= Rita Keane =

Irish singer and accordionist (1922–2009)

Rita Keane (born 31 December 1922, Caherlistrane, near Tuam, County Galway, Ireland – died 28 June 2009, Galway City) was an Irish traditional singer and accordionist. She was a member of a well known Irish musical family, and had a lifelong musical partnership with her older sister, Sarah. She was a paternal aunt of singers Dolores, Seán and Matt Keane.

== Early life ==
Keane grew up with six siblings in a home where music was always present. The whole Keane family sang and played instruments, and frequently played host to other singers and musicians from East Galway and beyond. Keane's mother, May, was an assiduous collector of traditional songs and tunes, and passed on her passion to her children. When, in later years, Dolores, Seán and Matt Keane started recording professionally, they were able to draw on a wealth of material from their paternal aunts.

In 1939, Keane and her sister Sarah were given accordions, which they would play at celebrations and funerals in the local area. In 1958, the sisters entertained guests at the wedding of local farmer John Corbett to Mary Murphy, who had recently returned to Ireland after spending five years living in New York.

== Musical career ==
In the 1950s and 1960s Rita and Sarah played as part of Keane's Céilí Band, who performed for audiences of up to 1,000 people at dances in the local town of Tuam. At one stage, Brendan Burke, father of John "Turps" Burke who later became a member of the Saw Doctors, played with the band.

In the late 1960s the broadcaster Ciarán Mac Mathúna made recordings of the Keane sisters, which he broadcast on a series of radio programmes for RTÉ. These proved popular with listeners, and resulted in the recording of an album entitled Once I Loved in 1969. Their only other album, At the Setting of the Sun, would not follow until 1985. Both albums feature a mixture of sean-nós (traditional unaccompanied Irish language singing) and ballads sung in English, and have subsequently been re-released on CD, indicating a continued interest in, and demand for, the Keane sisters' recorded work.

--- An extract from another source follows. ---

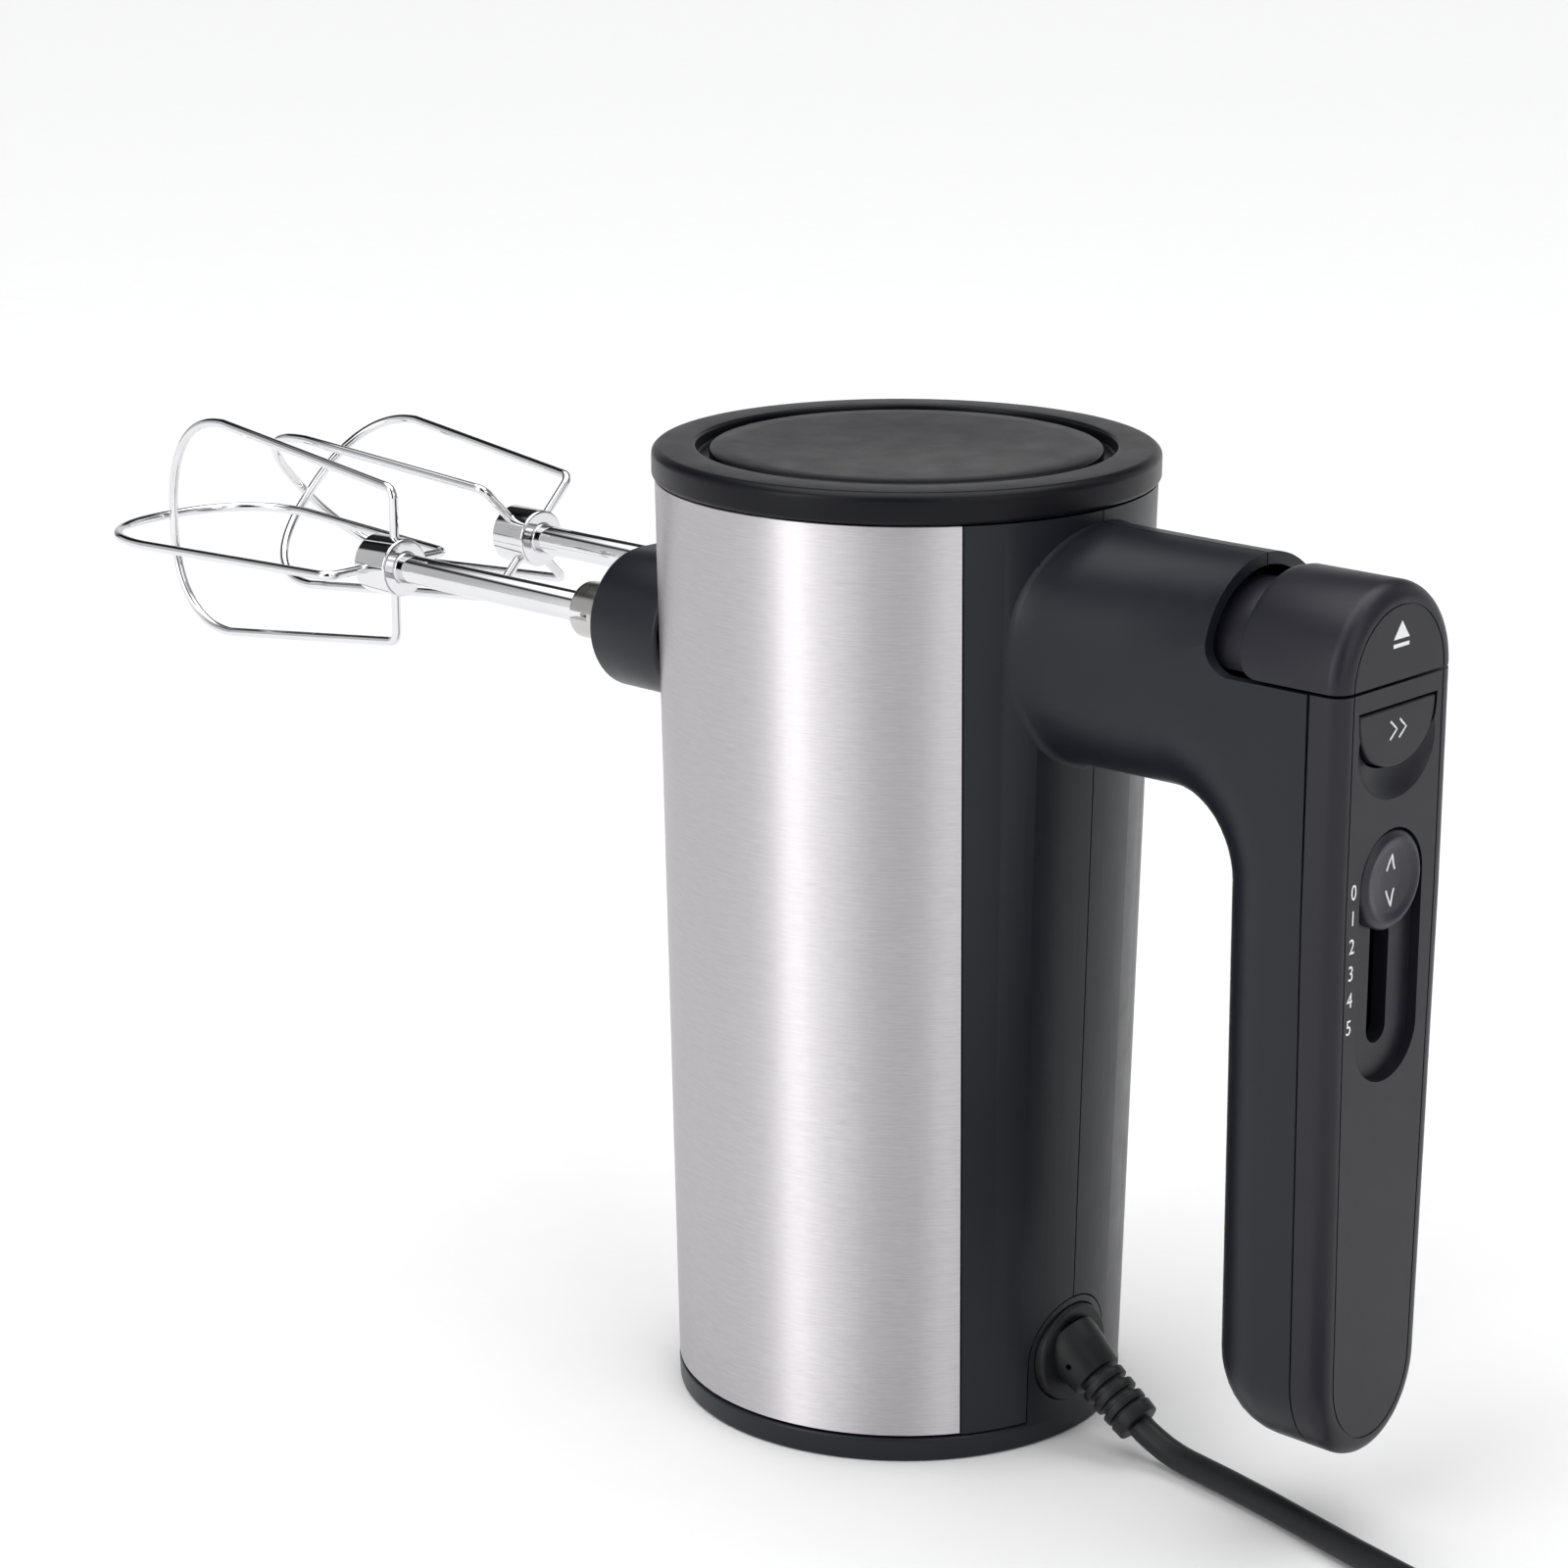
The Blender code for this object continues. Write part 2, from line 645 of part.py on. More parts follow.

== Later life and death ==

Keane's passion for music remained with her up until her death. Seán Keane recalls the Keane sisters saying, of music, 'Oh God, it keeps us alive!'. Keane reportedly played her accordion until a few days before her death on 28 June 2009, aged 86.

== Personal life ==

Keane did not marry, and lived her whole life in the house of her birth at Caherlistrane with her sister Sarah, who survived her.

== Discography ==

Once I Loved (1969, Claddagh Records)

At the Setting of the Sun (1985, Gael-Linn Records)

== Recognition and awards ==

The cultural significance of the Keane family has been recognised both within Ireland and internationally, with their work having been highlighted by broadcast media from as far away as Japan.

In 2006, Rita and Sarah Keane were awarded the Lifetime Achievement Award by Irish language television channel TG4 for their contribution to traditional music.